President Li announces a maritime blockade at Taiwan Strait, citing Qin's assassination and the subsequent kidnapping of his family by the CIA as his reasons. President Ryan responds by repositioning the destroyer USS Jason Dunham through Taiwan Strait to join the USS Reagan strike group east of Taipei. The destroyer arrives at the Chinese Maritime Exclusion Zone at Taiwan Strait, where it nearly collides with the PLA Navy's Type 055 destroyer Nanchang; its political commissar then fires an anti-ship missile at the USS Dunham before he is restrained by his commanding officer. The USS Dunham shoots down the missile and proceeds through the exclusion zone, with the Nanchang shadowing them.

Meanwhile, Katie deduces that a Chinese Special Forces unit may stage a false flag attack after seizing a Taiwanese anti-ship battery site at Huayu Island, justifying President Li's invasion of Taiwan. She is also tasked by Kincaid with extracting Qin, the Night Spider, and Clark's team out of mainland China. Katie meets with senior CIA officer Larry Sexton, Qiu's original handler and lover, who suggests a rendezvous point at a Peking Man museum outside Beijing they had visited years ago. From there, Katie comes up with a plan for Qin, the Night Spider, and Clark's team to proceed southeast to Tianjin, where the Korean merchant vessel Capella can smuggle them to Incheon in nearby South Korea.

Katie and her task force are evacuated from Penghu Island to the USS Dunham, while two separate Navy SEAL teams are assigned to defend the Huayu anti-ship battery site and assist in exfiltrating the defense minister out of Tianjin. Meanwhile, Qin and the Night Spider arrive at the Peking Man museum, where they get into a gunfight with two MSS operatives before Clark and his Australian team member rescue them. They proceed to Tianjin, where a Navy SEAL team helps them board the Capella.

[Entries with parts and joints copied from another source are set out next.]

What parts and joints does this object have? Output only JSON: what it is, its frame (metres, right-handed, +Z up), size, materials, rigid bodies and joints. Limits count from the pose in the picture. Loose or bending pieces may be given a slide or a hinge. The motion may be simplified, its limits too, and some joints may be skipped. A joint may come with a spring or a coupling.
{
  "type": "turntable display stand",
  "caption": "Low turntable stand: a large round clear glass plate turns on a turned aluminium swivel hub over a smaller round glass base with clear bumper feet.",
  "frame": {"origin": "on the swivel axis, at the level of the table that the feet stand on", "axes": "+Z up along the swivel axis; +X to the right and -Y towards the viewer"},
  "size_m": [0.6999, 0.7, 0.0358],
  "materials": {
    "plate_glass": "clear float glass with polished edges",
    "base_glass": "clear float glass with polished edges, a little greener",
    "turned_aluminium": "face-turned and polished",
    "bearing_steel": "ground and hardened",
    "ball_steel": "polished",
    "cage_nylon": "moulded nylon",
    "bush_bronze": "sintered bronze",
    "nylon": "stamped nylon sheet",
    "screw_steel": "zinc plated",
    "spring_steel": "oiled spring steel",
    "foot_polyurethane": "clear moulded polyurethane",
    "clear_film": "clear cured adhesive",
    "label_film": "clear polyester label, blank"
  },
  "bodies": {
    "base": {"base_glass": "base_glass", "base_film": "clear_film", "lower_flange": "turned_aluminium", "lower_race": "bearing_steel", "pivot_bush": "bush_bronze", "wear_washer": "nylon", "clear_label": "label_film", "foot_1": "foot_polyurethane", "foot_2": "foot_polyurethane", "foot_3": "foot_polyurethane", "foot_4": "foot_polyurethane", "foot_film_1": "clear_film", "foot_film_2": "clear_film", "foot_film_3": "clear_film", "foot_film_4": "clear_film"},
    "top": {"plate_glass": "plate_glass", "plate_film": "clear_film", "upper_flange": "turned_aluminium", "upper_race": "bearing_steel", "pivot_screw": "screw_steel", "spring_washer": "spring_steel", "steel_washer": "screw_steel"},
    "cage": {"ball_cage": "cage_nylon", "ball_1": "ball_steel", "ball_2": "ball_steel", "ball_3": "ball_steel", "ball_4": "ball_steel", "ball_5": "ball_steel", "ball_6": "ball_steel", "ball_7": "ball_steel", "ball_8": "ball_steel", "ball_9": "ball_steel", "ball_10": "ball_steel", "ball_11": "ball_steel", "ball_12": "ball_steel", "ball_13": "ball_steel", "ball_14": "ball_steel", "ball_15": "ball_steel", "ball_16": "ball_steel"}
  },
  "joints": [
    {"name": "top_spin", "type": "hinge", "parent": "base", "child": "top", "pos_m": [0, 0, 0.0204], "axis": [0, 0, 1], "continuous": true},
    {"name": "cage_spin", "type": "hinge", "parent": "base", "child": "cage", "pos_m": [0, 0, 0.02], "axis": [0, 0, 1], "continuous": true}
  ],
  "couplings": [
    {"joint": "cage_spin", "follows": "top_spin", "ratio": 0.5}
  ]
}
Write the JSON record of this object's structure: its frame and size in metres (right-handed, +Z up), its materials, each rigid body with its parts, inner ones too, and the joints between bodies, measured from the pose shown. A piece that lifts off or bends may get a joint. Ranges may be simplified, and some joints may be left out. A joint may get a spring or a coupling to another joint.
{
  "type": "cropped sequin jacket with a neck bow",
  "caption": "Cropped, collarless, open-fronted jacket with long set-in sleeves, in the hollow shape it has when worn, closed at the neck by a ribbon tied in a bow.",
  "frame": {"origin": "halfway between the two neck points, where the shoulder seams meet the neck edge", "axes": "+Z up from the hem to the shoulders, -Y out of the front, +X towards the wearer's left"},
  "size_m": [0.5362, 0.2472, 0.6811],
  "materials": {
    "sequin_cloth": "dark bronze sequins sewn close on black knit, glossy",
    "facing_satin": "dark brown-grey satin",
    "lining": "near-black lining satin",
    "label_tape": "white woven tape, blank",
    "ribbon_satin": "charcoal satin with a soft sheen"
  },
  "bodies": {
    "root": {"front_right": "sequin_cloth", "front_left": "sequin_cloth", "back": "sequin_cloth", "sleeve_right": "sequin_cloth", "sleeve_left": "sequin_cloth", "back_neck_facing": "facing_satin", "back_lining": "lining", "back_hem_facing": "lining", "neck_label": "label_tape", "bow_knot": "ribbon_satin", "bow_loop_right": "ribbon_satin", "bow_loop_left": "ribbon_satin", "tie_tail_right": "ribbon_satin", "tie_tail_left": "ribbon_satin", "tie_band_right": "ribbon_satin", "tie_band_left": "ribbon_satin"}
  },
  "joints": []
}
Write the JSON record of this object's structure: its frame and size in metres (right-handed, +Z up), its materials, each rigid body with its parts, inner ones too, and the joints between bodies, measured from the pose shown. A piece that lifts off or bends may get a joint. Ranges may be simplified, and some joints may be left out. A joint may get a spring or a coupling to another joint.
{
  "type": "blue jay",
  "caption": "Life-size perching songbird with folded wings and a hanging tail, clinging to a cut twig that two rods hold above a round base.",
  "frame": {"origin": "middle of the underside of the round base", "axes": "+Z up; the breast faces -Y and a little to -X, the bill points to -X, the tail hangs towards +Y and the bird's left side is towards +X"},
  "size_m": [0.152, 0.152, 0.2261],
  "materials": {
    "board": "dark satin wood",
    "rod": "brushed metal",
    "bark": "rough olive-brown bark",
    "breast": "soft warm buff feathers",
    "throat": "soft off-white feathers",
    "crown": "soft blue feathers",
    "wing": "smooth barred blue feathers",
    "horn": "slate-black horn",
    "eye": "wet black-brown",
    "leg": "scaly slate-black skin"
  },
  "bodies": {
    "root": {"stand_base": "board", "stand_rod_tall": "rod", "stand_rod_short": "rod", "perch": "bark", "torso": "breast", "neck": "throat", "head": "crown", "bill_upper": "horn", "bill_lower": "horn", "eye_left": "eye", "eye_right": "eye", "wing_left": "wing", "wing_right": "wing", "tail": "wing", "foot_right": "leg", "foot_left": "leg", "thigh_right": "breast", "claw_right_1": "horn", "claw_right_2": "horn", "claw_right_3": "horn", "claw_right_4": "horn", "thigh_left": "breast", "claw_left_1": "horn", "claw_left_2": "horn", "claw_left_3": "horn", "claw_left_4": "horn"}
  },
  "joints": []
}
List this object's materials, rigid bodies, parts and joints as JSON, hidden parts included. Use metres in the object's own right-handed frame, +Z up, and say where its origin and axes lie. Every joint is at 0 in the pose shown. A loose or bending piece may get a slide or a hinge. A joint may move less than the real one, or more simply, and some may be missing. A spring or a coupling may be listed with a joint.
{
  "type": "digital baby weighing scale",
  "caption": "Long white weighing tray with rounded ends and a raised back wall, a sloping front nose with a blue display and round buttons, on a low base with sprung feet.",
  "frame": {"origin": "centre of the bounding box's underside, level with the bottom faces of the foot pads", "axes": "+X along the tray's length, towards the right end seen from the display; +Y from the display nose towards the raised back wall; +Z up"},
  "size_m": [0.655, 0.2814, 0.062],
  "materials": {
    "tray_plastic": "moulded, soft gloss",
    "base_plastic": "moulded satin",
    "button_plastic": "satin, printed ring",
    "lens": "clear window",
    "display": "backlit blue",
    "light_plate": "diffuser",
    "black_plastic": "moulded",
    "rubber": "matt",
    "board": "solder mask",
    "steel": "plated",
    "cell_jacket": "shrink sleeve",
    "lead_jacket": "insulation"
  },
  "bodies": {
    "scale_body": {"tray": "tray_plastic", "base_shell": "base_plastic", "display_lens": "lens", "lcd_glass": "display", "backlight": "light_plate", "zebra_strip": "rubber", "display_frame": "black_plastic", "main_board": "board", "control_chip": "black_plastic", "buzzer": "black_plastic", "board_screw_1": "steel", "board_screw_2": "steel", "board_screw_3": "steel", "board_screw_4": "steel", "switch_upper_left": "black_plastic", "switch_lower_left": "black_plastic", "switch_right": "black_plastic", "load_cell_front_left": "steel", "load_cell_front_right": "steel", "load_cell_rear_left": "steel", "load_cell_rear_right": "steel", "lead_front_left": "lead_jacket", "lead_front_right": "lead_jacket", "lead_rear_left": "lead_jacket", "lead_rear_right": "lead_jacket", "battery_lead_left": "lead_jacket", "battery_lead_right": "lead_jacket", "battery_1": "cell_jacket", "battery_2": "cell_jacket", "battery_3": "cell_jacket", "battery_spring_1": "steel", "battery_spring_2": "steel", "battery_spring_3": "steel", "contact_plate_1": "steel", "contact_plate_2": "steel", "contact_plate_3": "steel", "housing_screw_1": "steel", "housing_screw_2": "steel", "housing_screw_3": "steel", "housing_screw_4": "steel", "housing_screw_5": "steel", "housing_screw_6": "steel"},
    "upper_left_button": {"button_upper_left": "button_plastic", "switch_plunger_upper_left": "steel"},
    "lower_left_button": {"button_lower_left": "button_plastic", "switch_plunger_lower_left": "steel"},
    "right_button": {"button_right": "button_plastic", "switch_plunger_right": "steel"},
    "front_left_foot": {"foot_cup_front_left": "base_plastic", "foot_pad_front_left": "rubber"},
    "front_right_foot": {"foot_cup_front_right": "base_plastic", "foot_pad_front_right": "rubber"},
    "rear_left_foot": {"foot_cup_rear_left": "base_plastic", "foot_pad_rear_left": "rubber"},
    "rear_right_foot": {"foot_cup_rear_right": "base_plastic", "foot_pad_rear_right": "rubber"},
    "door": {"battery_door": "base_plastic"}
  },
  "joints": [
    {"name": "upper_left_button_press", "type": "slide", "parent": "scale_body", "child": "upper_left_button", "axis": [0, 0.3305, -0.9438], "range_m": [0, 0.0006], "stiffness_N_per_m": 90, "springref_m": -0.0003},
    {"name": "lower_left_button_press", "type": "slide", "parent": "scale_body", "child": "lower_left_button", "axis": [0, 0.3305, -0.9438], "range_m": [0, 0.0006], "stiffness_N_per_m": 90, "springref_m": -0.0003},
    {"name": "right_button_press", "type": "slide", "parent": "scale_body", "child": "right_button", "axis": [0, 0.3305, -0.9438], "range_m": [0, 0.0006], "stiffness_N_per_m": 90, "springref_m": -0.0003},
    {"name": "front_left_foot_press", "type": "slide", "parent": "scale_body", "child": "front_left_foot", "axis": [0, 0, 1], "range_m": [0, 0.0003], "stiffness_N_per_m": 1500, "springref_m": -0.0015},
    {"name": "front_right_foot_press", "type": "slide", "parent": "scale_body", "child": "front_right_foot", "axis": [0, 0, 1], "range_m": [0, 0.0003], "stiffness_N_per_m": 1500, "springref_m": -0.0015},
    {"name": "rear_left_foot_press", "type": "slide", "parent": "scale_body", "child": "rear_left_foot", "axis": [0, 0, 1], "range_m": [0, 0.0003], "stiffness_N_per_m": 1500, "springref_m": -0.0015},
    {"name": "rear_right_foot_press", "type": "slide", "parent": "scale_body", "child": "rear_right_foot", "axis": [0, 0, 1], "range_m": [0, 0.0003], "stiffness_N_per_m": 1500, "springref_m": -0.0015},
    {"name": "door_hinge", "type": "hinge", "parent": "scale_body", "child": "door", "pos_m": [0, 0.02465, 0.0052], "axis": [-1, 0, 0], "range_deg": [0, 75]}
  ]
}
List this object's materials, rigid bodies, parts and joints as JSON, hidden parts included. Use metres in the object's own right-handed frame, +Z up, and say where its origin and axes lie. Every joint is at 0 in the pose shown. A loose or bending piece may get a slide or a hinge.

The other Navy SEAL team arrives at Huayu, too late to stop the Chinese Special Forces from launching anti-ship missiles at the Nanchang, but the USS Dunham quickly shoots them down. The Nanchang is ordered to attack Huayu, but Katie persuades its captain not to fire on the island. The Navy SEAL team at Huayu loses two men as they are later rescued. President Li is later disappeared, and General Secretary Xu Chao orders the Nanchang to stand down and allows the Capella safe passage to South Korea, averting the crisis.

==Characters==

===Washington, D.C.===
- Jack Ryan Sr.: President of the United States
- Arnold "Arnie" van Damm: White House Chief of Staff
- Mary Pat Foley: Director of National Intelligence
- Scott Adler: Secretary of State
- Robert Burgess: Secretary of Defense
- Admiral Lawrence Kent, USN: Chairman of the Joint Chiefs of Staff
- Major General Bruce Kudryk, USA: Joint Chiefs of Staff

===China===
- Li Jian Jun: President of the People's Republic of China
- Qin Haiyu: Minister of Defense
- Cheng Kai: Minister of Foreign Affairs
- Qiu Lei: the Night Spider
- Scott Kincaid: Deputy Chief of U.S. Mission, Beijing

===Task Force 25===
- Lieutenant Commander Katie Ryan: ONI
- Intelligence Specialist 2nd Class "Bubba" Pettigrew: ONI
- Lieutenant Junior Grade John Conza: ONI
- Andrew "Drewski" Miaoulis: Ground Branch
- Ted James: CIA
- Simran "Sam" Bakshi: CIA
- Ben Hart: Ground Branch
- Lori Tengco: DIA
- Lou Donatelli: DIA
- Commander Beechum: Navy SEAL
- Master Chief Hurley: Navy SEAL
- Senior Chief Max Harden: Navy SEAL
- Chief Reed: Navy SEAL
- Skip Anderson: Navy SEAL
- Scott Todd: Navy SEAL

===CNS Nanchang Type 055 Destroyer===
- Captain Shen Huaqing: Commanding Officer
- Colonel Sun Ching-Kuo: Political Commissar

===USS Jason Dunham===
- Commander Jeffrey Kreutz: Commanding Officer
- Lieutenant Commander Karen Cook: Executive Officer
- Lieutenant Commander Mitchell Horrillo: Combat Systems Officer

===Task Force 99===
- John Clark: Task force leader
- Domingo "Ding" Chavez: Deputy task force leader
- Daniel Wu: Chinese-born Special Boat Service (SBS) officer
- Lee Hyori: South Korean Navy Special Warfare Flotilla (WARFLOT) officer
- Wilhelm Bauer: German Federal Intelligence Service (BND) officer
- Charlotte "Charlie" Adams: Australian Special Air Service Regiment (SAS) intelligence officer
- Henri Toussaint: French General Directorate for Internal Security (DGSI) officer

==Development==
After depicting Russian submarines in their previous Jack Ryan novel Act of Defiance, Andrews and Wilson tackled Taiwan for Defense Protocol. They stated their reason: "Taiwan stood out as a critical area with the potential to spark war or shift global power. China’s plans to 'reunify' Taiwan have been public knowledge for decades—it’s not a matter of if but when and how. That made it a perfect setting for fiction."

==Reception==
===Commercial===
Defense Protocol debuted at number ten at the Combined Print & E-Book Fiction Books category of the New York Times bestseller list for the week of December 22, 2024. It also charted at number nine at the Mass Market Books category of the same list for the month of December 2025.

===Critical===
Publishers Weekly reviewed the book: "This is mostly business as usual, with Katie now firmly established as one of the Ryan family’s freedom fighters. Series fans will be satisfied." Kirkus Reviews praised the novel as "plenty of excitement for Clancy fans".